Ma nessuna flacone di antipiretico è stato rinvenuto sul luogo.

Dopo sei giorni è rientrata e circa il momento in cui ha scoperto che la figlia era morta dice:

“Ho visto che non si muoveva. Le ho dato una pacchetta sulla schiena ma niente. Allora le ho messo i piedi nel lavandino per bagnarla ma non reagiva”.

Poi scende chiede aiuto ad una vicina, chiama il 118 e nel cortile dice:

“Non sono una cattiva madre”.

Il giudice, dopo l’interrogatorio di oggi, dovrebbe depositare domani il suo provvedimento.

Dalle prime ricostruzioni sembrerebbe che Diana fosse il frutto di una gravidanza indesiderata.
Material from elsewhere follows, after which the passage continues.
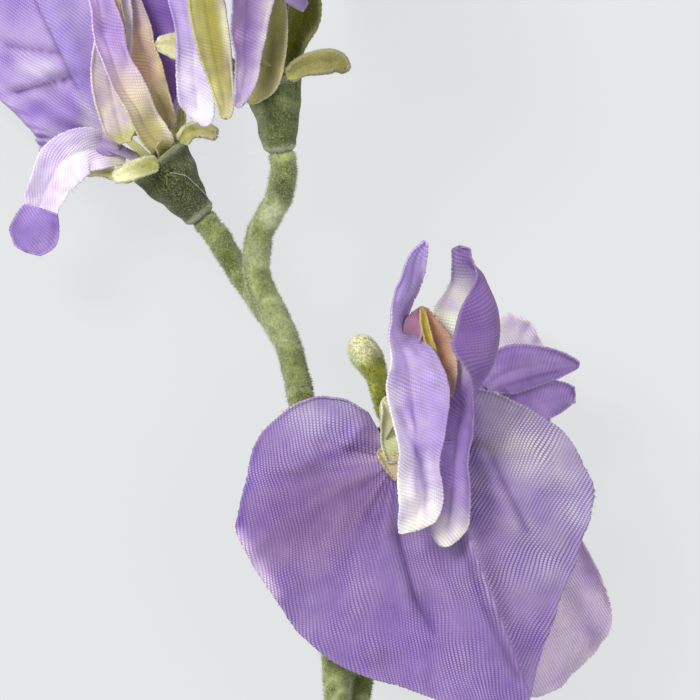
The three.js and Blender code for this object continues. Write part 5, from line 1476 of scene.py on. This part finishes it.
MAIN = [
    [-2, CUT_END, RESTING], [-1.4, -214, RESTING], [-0.2, -192, RESTING], [1.2, -170, RESTING + 0.3],
    [2.2, -148, 3.2], [2.4, -126, 5], [1.6, -104, 7], [0.2, -82, 9.1], [-1, -60, 11.2], [-1.8, -39, 13.2],
    [-4, -18, 15.2], [-7.3, -0.6, 17], [-11.2, 8.4, 18.2], [-11.2, 14, 19.4], [-8.8, 18.8, 21],
]
MAIN = [[*place, STEM_RADIUS] for place in MAIN] + into_cup(BLOOMS["b"], STEM_RADIUS)
THIN = STALK_RADIUS - 0.3
STALKS = [
    [[-8, 0.8, 16.6, THIN], [-10.4, 4.9, 16.4, STALK_RADIUS], [-13, 8.6, 15.2, STALK_RADIUS]]
    + into_cup(BLOOMS["a"], STALK_RADIUS),
    [[-0.4, -66, 10.4, THIN], [0.1, -54, 10.4, STALK_RADIUS], [1.2, -42, 9.3, STALK_RADIUS]]
    + [[3.2, -29, 7, STALK_RADIUS], [4.6, -20, 6, STALK_RADIUS]] + into_cup(BLOOMS["c"], STALK_RADIUS),
    [[4.7, -17, 8.4, BUD_STALK], [4.6, -11.6, 8, BUD_STALK], [4.5, -8, 9.6, BUD_STALK]]
    + bud_line((-GAP - 1.2, -GAP), BUD_STALK),
    [[2.1, -38, 8.6, THIN], [4.9, -31, 7, STALK_RADIUS], [7.6, -24, 6.6, STALK_RADIUS]]
    + into_cup(BLOOMS["d"], STALK_RADIUS),
]


def solid_object(shape):
    """A passing object, in millimetres, whose tubes are then joined into one skin."""
    points, _, _ = shape.joined()
    mesh = bpy.data.meshes.new("passing")
    mesh.from_pydata(points.tolist(), [], [f[:3] if f[2] == f[3] else f for f in shape.faces])
    made = bpy.data.objects.new("passing", mesh)
    bpy.context.collection.objects.link(made)
    return made


def applied(thing):
    """The points and faces that an object has after its modifiers. The object is deleted."""
    mesh = bpy.data.meshes.new_from_object(thing.evaluated_get(bpy.context.evaluated_depsgraph_get()))
    points = np.empty(len(mesh.vertices) * 3)
    mesh.vertices.foreach_get("co", points)
    faces = [[*f.vertices] + [f.vertices[2]] * (4 - len(f.vertices)) for f in mesh.polygons]
    bpy.data.objects.remove(thing)
    bpy.data.meshes.remove(mesh)
    return points.reshape(-1, 3), faces


def stem_shape():
    """The stem and its stalks as one skin, grown together at the forks."""
    whole = Shape()
    for number, stations in enumerate([MAIN, *STALKS]):
        line = smooth(stations, np.linspace(0, 1, STALK_STEPS if number else STEM_STEPS))
        up = STEEP_UP if number == STEEP_STALK else UP
        tube(whole, line[:, :3], line[:, 3], STEM_SIDES, MOSS, up=up)
    up_peg = [[0, h, 0] for h in np.linspace(-1, PEG_LENGTH, 6)]
    pegs = [(in_cup(cup_frame(bloom), up_peg), PEG_RADIUS) for bloom in BLOOMS.values()]
    pegs.append((np.array(bud_line((-1, 0.5, BUD_PEG_LENGTH), 0))[:, :3], BUD_PEG))
    for line, radius in pegs:
        tube(whole, line, np.full(len(line), radius), PEG_SIDES, MOSS, up=TILTED)
    skin = solid_object(whole)
    fused = skin.modifiers.new("fused", "REMESH")
    fused.mode, fused.voxel_size = "VOXEL", STEM_VOXEL
    soft = skin.modifiers.new("soft", "SMOOTH")
    soft.factor, soft.iterations = 0.5, 6
    points, faces = applied(skin)
    bumps = ripple(points[:, 0] * 2 + points[:, 2], points[:, 1], 2.4, 31) * 0.07
    bumps += ripple(points[:, 0] + points[:, 2] * 2, points[:, 1] * 0.5, 0.8, 32) * 0.03
    shape = Shape()
    colour = shades(33, points, *STEM_SHADES)
    colour = colour * (1 + 0.22 * ripple(points[:, 0] + points[:, 2], points[:, 1], 0.7, 35))[:, None]
    # Painted light and shade: dark dabs where the stem and stalks are shaded, pale dabs where the stem is
    # lit
    for x, y, reach, dye, strength in STEM_LIGHT_AND_SHADE:
        share = strength * np.exp(-((points[:, :1] - x) ** 2 + (points[:, 1:2] - y) ** 2) / reach**2)
        colour = blend(colour, dye, share)
    shape.add(points, colour, (0, 0), faces)
    corners = points[np.array(faces)[:, :3]]
    normal = np.cross(corners[:, 1] - corners[:, 0], corners[:, 2] - corners[:, 0])
    gathered = np.zeros_like(points)
    for k in range(3):
        np.add.at(gathered, np.array(faces)[:, k], normal)
    shape.points[0] = points + unit(gathered) * bumps[:, None]
    sprout(shape, 34, 20, 0.38, width=0.08, lean=0.55, tip=STEM_TIP, far_density=1.5, dark=2.4)
    return shape


def wire_shape():
    shape = Shape()
    share = np.linspace(0, WIRE_END, 240)
    line = smooth([s[:3] for s in MAIN], share)
    back = unit(line[0] - line[1])
    line = np.vstack((line[0] + back * WIRE_SHOWS, line[0] + back * (WIRE_SHOWS - 0.12), line))
    radii = np.full(len(line), WIRE_RADIUS)
    radii[0] = WIRE_RADIUS - 0.14
    tube(shape, line, radii, WIRE_SIDES, (0.5, 0.5, 0.5))
    return shape


def bud_shape():
    """The closed bud: three wrapped folds that twist to a blunt tip."""
    shape = Shape()
    t = np.linspace(0, 1, 60)
    line = smooth(BUD, t)
    angle = round_about(BUD_SIDES)
    folds = 0.14 * np.abs(np.sin(1.5 * angle[None, :] + t[:, None] * 2.2))
    folds = folds * smoothstep(t, 0.05, 0.5)[:, None]
    radii = line[:, 3:] * (0.84 + folds) + 0.06 * ripple(t[:, None] * 9, angle[None, :] * 2, 1.6, 51)
    tube(shape, line[:, :3], radii, BUD_SIDES, MOSS, up=TILTED)
    points = shape.points[0]
    colour = shades(52, points, *BUD_SHADES)
    tip = smoothstep(points[:, 1] - points[:, 0] * 0.5, -4, -0.6)[:, None] * 0.95
    # Painted light: the bud's left side is blended toward a paler green, where the light falls on it
    bud_lit_share = smoothstep(-points[:, 0], -2.4, -0.6)[:, None] * 0.35
    shape.dyes[0] = blend(blend(colour, BUD_LIT_SIDE, bud_lit_share), BUD_TIP, tip)
    sprout(shape, 53, 45, 0.34, width=0.09, lean=0.8, tip=BUD_FUZZ, dark=3)
    return shape


# Filaments of glue and lint that hang about cup A, as lines of points
FILAMENT_RADIUS = 0.018
FILAMENTS = [
    [
        [-18.8, 23.8, 19], [-16.5, 23.6, 21], [-13.8, 24.2, 22], [-12, 24.3, 22.5], [-10.9, 23.3, 22.8],
        [-10.9, 21.9, 23], [-12, 19.9, 22.8], [-13, 19.8, 22.4],
    ],
    [
        [-22.2, 21.9, 20.6], [-20.3, 21.5, 20.4], [-18.8, 20.2, 19.4], [-17.3, 18.8, 18.4],
        [-16.6, 19.4, 18.6], [-16.4, 20.1, 19], [-16.8, 20.4, 19.2],
    ],
]


def filaments(shape):
    for line in FILAMENTS:
        points = smooth(line, np.linspace(0, 1, 50))
        tube(shape, points, np.full(50, FILAMENT_RADIUS), 5, LINT)


# The pieces

standard_cloth = cloth_material("lilac_cloth", weave=1.2)
far_cloth = cloth_material("soft_lilac_cloth", weave=0.65, finer=0.8)
wing_cloth = cloth_material("pale_lilac_cloth", through=0.34, weave=0.5, finer=0.9)
keel_cloth = cloth_material("cream_cloth", through=0.36, weave=0.35, finer=0.85)
flock = flock_material("green_flock", speckle=0.5, sheen=0.45, frosted=0.4)
bud_nap = flock_material("bud_flock", speckle=0.7, sheen=0.2, frosted=0.5, pale=(0.56, 0.6, 0.12, 1.0))
cup_flock = flock_material("dark_green_flock", speckle=0.5, sheen=0.3, frosted=0.32)
felt = flock_material("sepal_felt", speckle=0.16, sheen=0.25, frosted=0.12)


def extra_petals(shape, bloom, look, seed):
    """Slips of cloth glued in beside a petal: each has its stations, its dye and its dabs."""
    for number, (stations, dye, *dabs) in enumerate(look.get("extras", [])):
        slip = {"base": dye, "dabs": sum(dabs, [(0, 0, 0.4, 3, dye * 1.15, 0.6)]), "foot": 0.03, "vein": 0}
        strip_sheet(shape, stations, bloom["seat"], seed + 30 + number, slip, *SLIP_GRID)


def frayed_sides(shape, points, dyes, seed, **settings):
    """Loose thread ends along both sides of a long petal."""
    for column, inner in ((0, 2), (-1, -3)):
        frayed(shape, points[:, column], points[:, inner], dyes[:, column], seed + column, **settings)


def long_petal(name, key, part, material, slot, seed):
    """A wing or a keel, with its claw and its extra slips."""
    bloom = BLOOMS[key]
    petal, look = bloom[part], LOOKS[key][part]
    shape = Shape()
    steps, cells = GRIDS[key]
    points, dyes = strip_sheet(shape, petal["stations"], bloom["seat"], seed, look, steps, cells)
    frayed_sides(shape, points, dyes, seed + 20, every=0.8, longest=0.5)
    row, middle, third = round(petal["hold"] * steps), cells // 2, cells // 3
    spread = points[row, 2 * third] - points[row, third]
    colours = (look.get("root", SEPAL_ROOT), look.get("claw", dyes[row, middle]))
    width = min(WING_CLAW, np.linalg.norm(spread))
    claw(shape, cup_frame(bloom), petal["place"], points[row, middle], unit(spread), width, colours)
    extra_petals(shape, bloom, look, seed)
    piece_of(f"{name}_{key}_cloth", shape, material, slot, f"{name}_{key}")


def standard_petal(key, bloom, material, seed):
    """A standard, with its claw, and with the long flap that is part of it on two blooms."""
    shape = Shape()
    petal, look = bloom["standard"], LOOKS[key]["standard"]
    rows = standard_sheet(shape, bloom, seed, look)
    part = round(petal["hold"][0] / HOLD_COLUMNS * (len(rows) - 1))
    ring = round((petal["hold"][1] / HOLD_RINGS) * (STANDARD_GRID[1] - 1))
    end, spread = rows[part, ring], rows[part + 6, ring] - rows[part - 6, ring]
    if "strip" in petal:
        steps, cells = GRIDS[key]
        flap_look = LOOKS[key]["strip"]
        flap, dyes = strip_sheet(shape, petal["strip"], bloom["seat"], seed + 20, flap_look, steps, cells)
        extra_petals(shape, bloom, flap_look, seed + 20)
        frayed_sides(shape, flap, dyes, seed + 24)
        if petal.get("holdStrip"):
            row = round(steps / 12)
            end, spread = flap[row, cells // 2], flap[row, -6] - flap[row, 6]
    colours = (SEPAL_ROOT, look.get("root", look["base"]))
    claw(shape, cup_frame(bloom), petal["place"], end, unit(spread), STANDARD_CLAW, colours)
    piece_of(f"standard_{key}_cloth", shape, material, "petal_lilac", f"standard_{key}")


for number, (key, bloom) in enumerate(BLOOMS.items()):
    seed = 100 * (number + 1)
    cup = cup_shape(bloom, seed, *CUP_TONES[key])
    density = NEAR_FLOCK if key in NEAR_CUPS else FAR_FLOCK
    sprout(cup, seed + 1, density, 0.42, width=0.09, tip=CUP_TIP, dark=2.6)
    if key == "a":
        filaments(cup)
    piece_of(f"calyx_{key}_flock", cup, cup_flock, "calyx_flock", f"calyx_{key}")
    sepals = sepals_shape(key, bloom, seed + 10)
    piece_of(f"sepals_{key}_felt", sepals, felt, "sepal_felt", f"sepals_{key}")
    standard_petal(key, bloom, standard_cloth if key == "c" else far_cloth, seed + 20)
    long_petal("wing_left", key, "wingLeft", wing_cloth, "petal_pale_lilac", seed + 50)
    long_petal("wing_right", key, "wingRight", wing_cloth, "petal_pale_lilac", seed + 60)
    long_petal("keel", key, "keel", keel_cloth, "petal_cream", seed + 70)

piece_of("stem_flock", stem_shape(), flock, "stem_flock", "stem")
piece_of("bud_flock", bud_shape(), bud_nap, "stem_flock", "bud")
piece_of("wire_core", wire_shape(), wire_material(), "wire", "stem_wire")

# Floor, light and camera

FLOOR_SIZE = 30.0
floor_mesh = bpy.data.meshes.new("floor")
edge = FLOOR_SIZE / 2
corners = [(-edge, -edge, 0), (edge, -edge, 0), (edge, edge, 0), (-edge, edge, 0)]
floor_mesh.from_pydata(corners, [], [(0, 1, 2, 3)])
floor_mesh.materials.append(floor_material())
floor = bpy.data.objects.new("floor", floor_mesh)
bpy.context.collection.objects.link(floor)

world = bpy.data.worlds.new("studio")
world.use_nodes = True
backdrop = world.node_tree.nodes["Background"]
backdrop.inputs["Color"].default_value = (1.0, 1.0, 1.0, 1.0)
backdrop.inputs["Strength"].default_value = 0.76
bpy.context.scene.world = world
bpy.context.scene.view_settings.view_transform = "Standard"

PICTURE_CENTRE = PICTURE_MIDDLE * MM + np.array([0, 0, 0.02])


def soft_light(name, place, power, size):
    """A square area light aimed at the middle of the picture."""
    lamp = bpy.data.lights.new(name, "AREA")
    lamp.energy, lamp.size = power, size
    holder = bpy.data.objects.new(name, lamp)
    holder.location = PICTURE_CENTRE + np.array(place)
    aim = bpy.data.objects.new(name + "_aim", None)
    aim.location = PICTURE_CENTRE
    track = holder.constraints.new("TRACK_TO")
    track.target, track.track_axis, track.up_axis = aim, "TRACK_NEGATIVE_Z", "UP_Y"
    bpy.context.collection.objects.link(aim)
    bpy.context.collection.objects.link(holder)


soft_light("key_light", (-0.65, 0.6, 0.95), 15.0, 0.45)
soft_light("fill_light", (0.9, 0.1, 0.9), 4.0, 0.8)

CAMERA_HEIGHT = 2.4
SENSOR = 36.0
lens = bpy.data.cameras.new("camera")
lens.sensor_width = SENSOR
lens.lens = SENSOR * CAMERA_HEIGHT / (2 * PICTURE_HALF * MM)
lens.clip_start, lens.clip_end = 0.1, 50.0
camera = bpy.data.objects.new("camera", lens)
camera.location = PICTURE_CENTRE + np.array([0, 0, CAMERA_HEIGHT])
bpy.context.collection.objects.link(camera)
bpy.context.scene.camera = camera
Non è stato accertato alcun degrado o stato di tossicodipendenza della madre, e quella azione – secondo gli inquirenti – è stata dettata dalla volontà di annientarla, quasi a fingere di non averla mai avuta.

Secondo le indagini nel tardo pomeriggio del 14 luglio, la Pifferi avrebbe lavato la bambina, l’avrebbe cambiata, poi messa nel lettino da campeggio con un biberon di latte, forse somministrandole anche un potente tranquillante, considerato che gli investigatori hanno rinvenuto una boccetta di benzodiazepine vuota per metà.

Poi si sarebbe allontanata alla volta di Leffe e al suo nuovo compagno avrebbe detto che la piccola era con sua sorella.
Il giornale “L’eco di Bergamo” riporta la notizia che la donna, era solita raccontare in giro di essere una psicologa infantile.

Campava di bugie. Lo scorso anno aveva detto che sua madre era morta di Covid, ad un negoziante. Prima aveva raccontato che doveva andare fuori con il compagno, che la piccola sarebbe rimasta con la mamma ma che però poi non si era fatto nulla perché la mamma si era ammalata e poi era morta.

Il fratello dell’attuale compagno di Alessia Pifferi ha dichiarato agli inquirenti di non sapere assolutamente nulla, se non quello che sanno tutti attraverso la cronaca.